At worst, these firms charge outrageous fees and suggest potentially illegal
practices.
You’re allowed a brief statement (100 words or less) explaining any disputed
information in your report, but your statement can’t just explain factually
correct but negative information; you can use this statement only to dispute
errors. However, statements to the credit reporting companies are rarely
effective. It’s usually best to explain negative information directly to a potential
creditor.
Add good information to your report
Yes, you can request that each of the three agencies add information to your
file. Although they’re not required to do so, they often do if the info can be
verified. Focus on missing positive account histories, even if the account is
closed. Also add information that explains or corrects potentially negative
information.
Creditors care most about demonstrated payment responsibility. Account
diversity also matters, as does the extent of historical credit, so an old credit
card payment history is well worth the effort to add to your report.
Add missing information
Often, you find an account’s positive credit history missing on only one or
two of the three credit reporting companies. Send a copy of the correct report
from the agency with the complete information to the agencies missing it.
Include a brief cover letter explaining your request. Copies of monthly statements
from the missing creditor make it more likely the information will be
added.
Missing or incomplete information on current and prior employers or residences
can make it difficult for potential creditors to verify information or
obtain a sufficient profile to make a favorable determination. This is particularly
important if the job or address change has happened in the last two to
three years.
Don’t assume the information you’ve corrected or added will be permanently
changed on your report. Sometimes your corrections inadvertently disappear.

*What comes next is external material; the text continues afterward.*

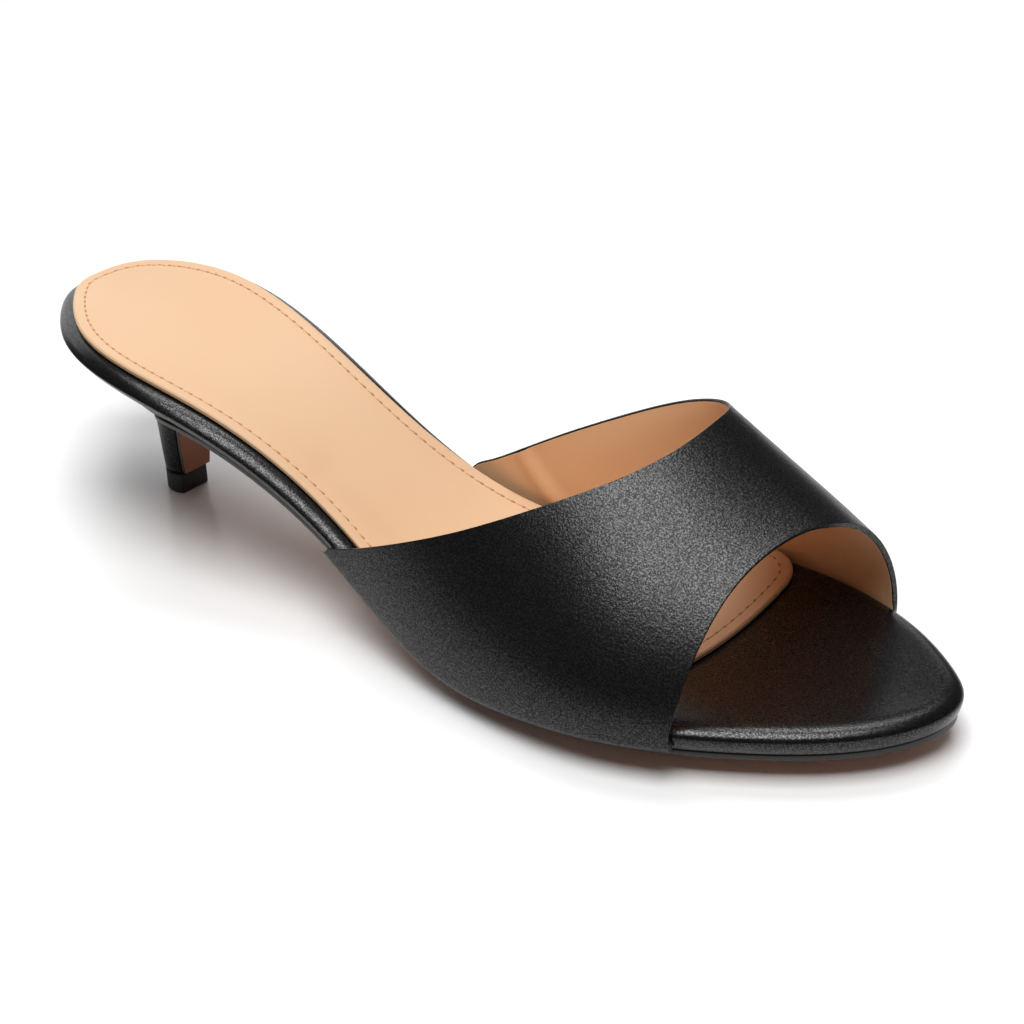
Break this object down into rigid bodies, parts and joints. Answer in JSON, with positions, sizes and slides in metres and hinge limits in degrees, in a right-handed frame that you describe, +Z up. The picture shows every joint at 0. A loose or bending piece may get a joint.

Review your report at least annually and more frequently if you know
you’ll be applying for a large amount of credit sooner than that.
Keep a good mix of accounts
Don’t close all your old accounts. A variety of accounts over a long period
of time and with proven patterns of borrowing and full repayment creates a
favorable credit profile. Closing unused credit accounts decreases your utilization:
your ratio of total debt outstanding to available debt. Potential creditors
like to see low utilization.
Opening a bunch of new accounts solely to improve this ratio, however, is
also a bad idea. The mix of newer and older accounts helps determine your
overall creditworthiness. A number of new accounts opened over a short
period of time negatively impacts your file.